── MATERIAL PROVIDED

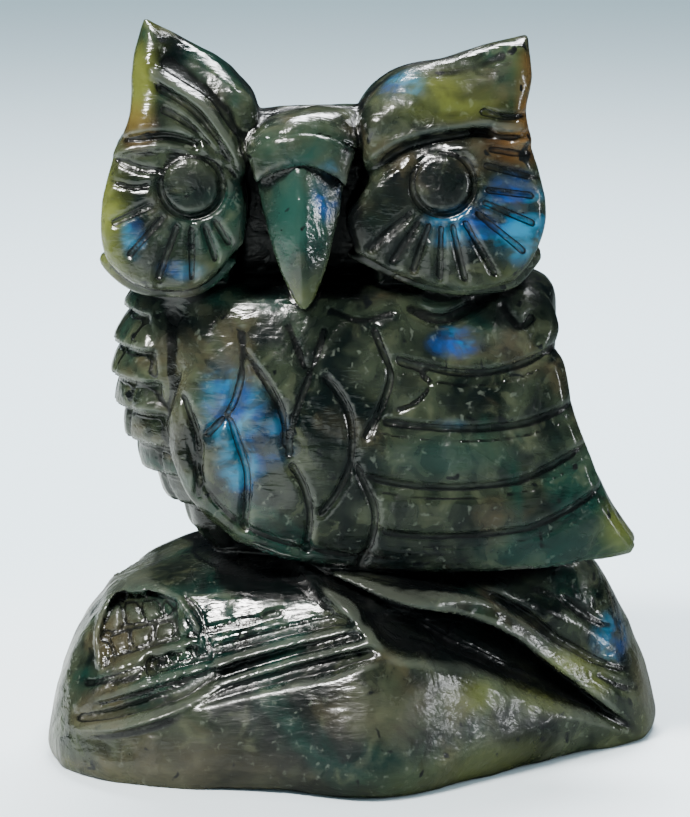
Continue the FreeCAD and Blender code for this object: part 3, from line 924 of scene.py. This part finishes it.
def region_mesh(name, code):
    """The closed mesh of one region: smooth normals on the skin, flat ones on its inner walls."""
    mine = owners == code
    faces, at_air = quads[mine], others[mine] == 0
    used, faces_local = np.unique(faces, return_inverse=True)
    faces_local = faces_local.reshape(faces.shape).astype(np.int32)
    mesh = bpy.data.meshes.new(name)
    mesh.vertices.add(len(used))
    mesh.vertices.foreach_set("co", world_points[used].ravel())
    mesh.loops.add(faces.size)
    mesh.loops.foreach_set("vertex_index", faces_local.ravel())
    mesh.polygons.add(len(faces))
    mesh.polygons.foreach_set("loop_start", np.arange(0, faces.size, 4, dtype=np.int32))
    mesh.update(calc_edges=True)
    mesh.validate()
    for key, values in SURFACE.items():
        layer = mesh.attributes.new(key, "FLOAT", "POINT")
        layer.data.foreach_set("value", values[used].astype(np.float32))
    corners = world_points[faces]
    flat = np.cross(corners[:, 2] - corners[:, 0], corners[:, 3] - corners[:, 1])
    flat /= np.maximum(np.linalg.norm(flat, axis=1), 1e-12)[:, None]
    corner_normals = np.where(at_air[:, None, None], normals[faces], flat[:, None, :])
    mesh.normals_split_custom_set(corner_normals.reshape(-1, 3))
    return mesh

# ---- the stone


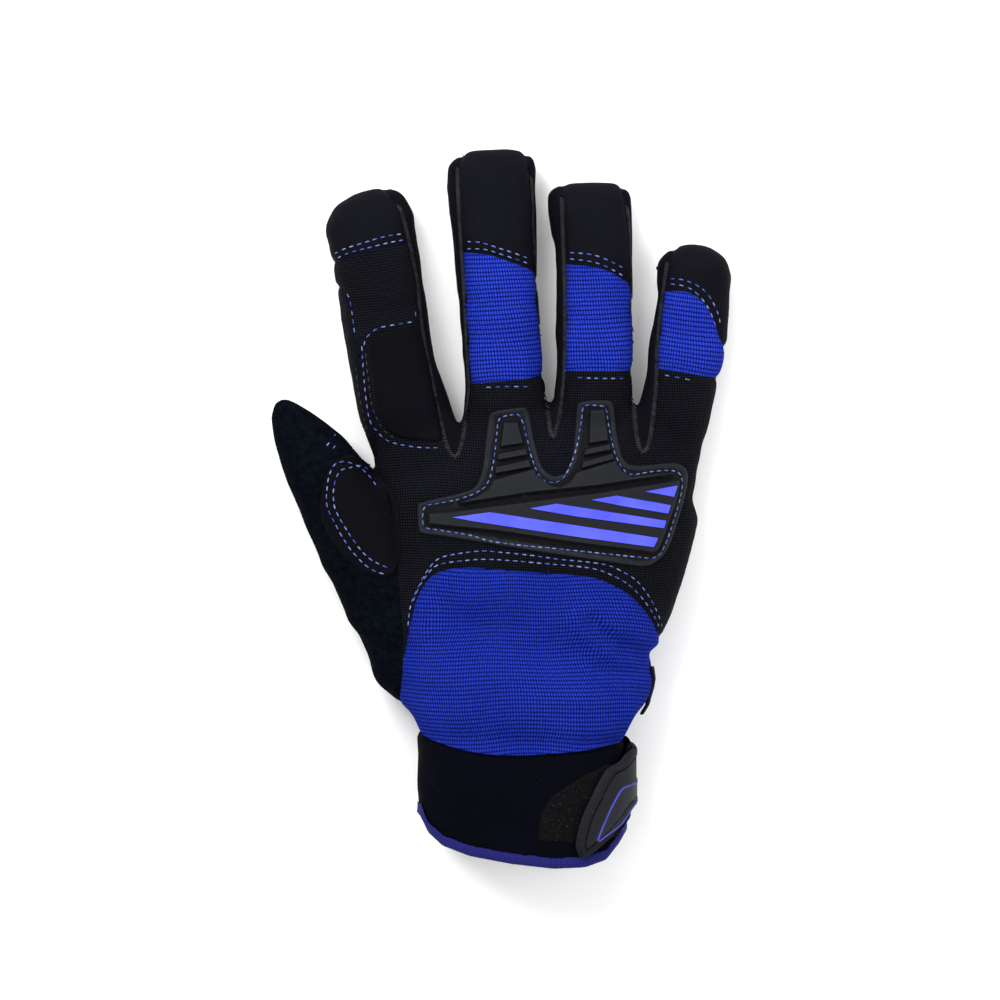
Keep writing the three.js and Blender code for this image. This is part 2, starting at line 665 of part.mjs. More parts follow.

────

### SET TASK
Repeat the material from above exactly, word for word.

### THE RESULT
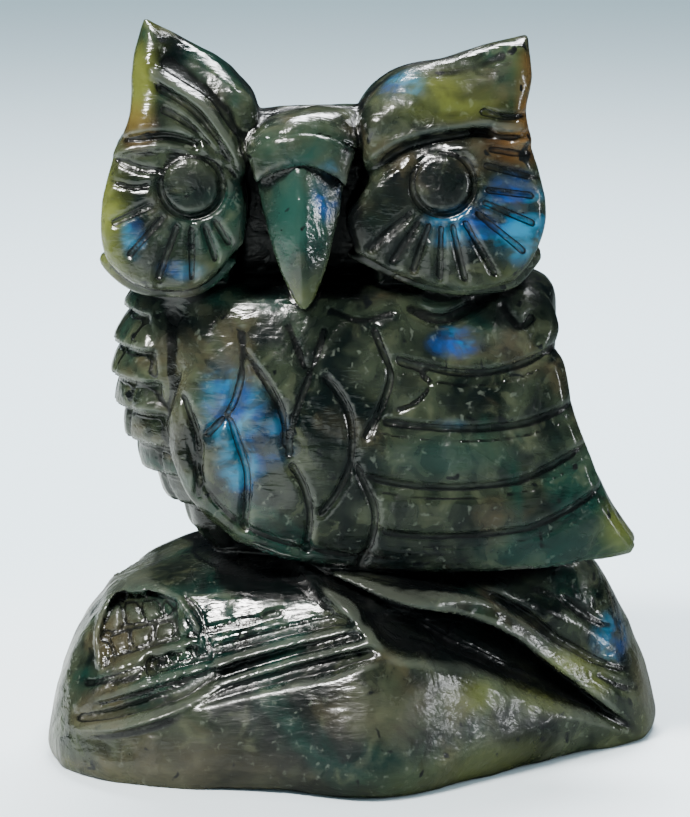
Continue the FreeCAD and Blender code for this object: part 3, from line 924 of scene.py. This part finishes it.
def region_mesh(name, code):
    """The closed mesh of one region: smooth normals on the skin, flat ones on its inner walls."""
    mine = owners == code
    faces, at_air = quads[mine], others[mine] == 0
    used, faces_local = np.unique(faces, return_inverse=True)
    faces_local = faces_local.reshape(faces.shape).astype(np.int32)
    mesh = bpy.data.meshes.new(name)
    mesh.vertices.add(len(used))
    mesh.vertices.foreach_set("co", world_points[used].ravel())
    mesh.loops.add(faces.size)
    mesh.loops.foreach_set("vertex_index", faces_local.ravel())
    mesh.polygons.add(len(faces))
    mesh.polygons.foreach_set("loop_start", np.arange(0, faces.size, 4, dtype=np.int32))
    mesh.update(calc_edges=True)
    mesh.validate()
    for key, values in SURFACE.items():
        layer = mesh.attributes.new(key, "FLOAT", "POINT")
        layer.data.foreach_set("value", values[used].astype(np.float32))
    corners = world_points[faces]
    flat = np.cross(corners[:, 2] - corners[:, 0], corners[:, 3] - corners[:, 1])
    flat /= np.maximum(np.linalg.norm(flat, axis=1), 1e-12)[:, None]
    corner_normals = np.where(at_air[:, None, None], normals[faces], flat[:, None, :])
    mesh.normals_split_custom_set(corner_normals.reshape(-1, 3))
    return mesh

# ---- the stone


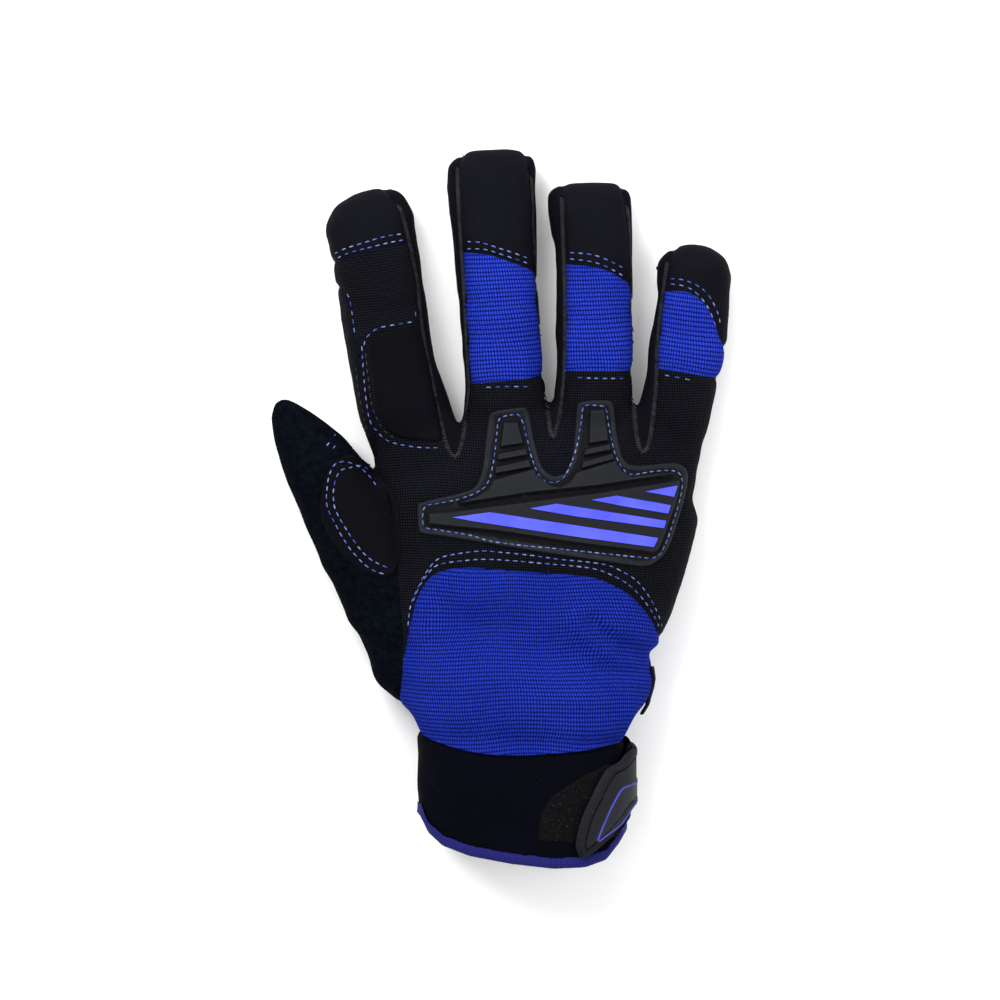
Keep writing the three.js and Blender code for this image. This is part 2, starting at line 665 of part.mjs. More parts follow.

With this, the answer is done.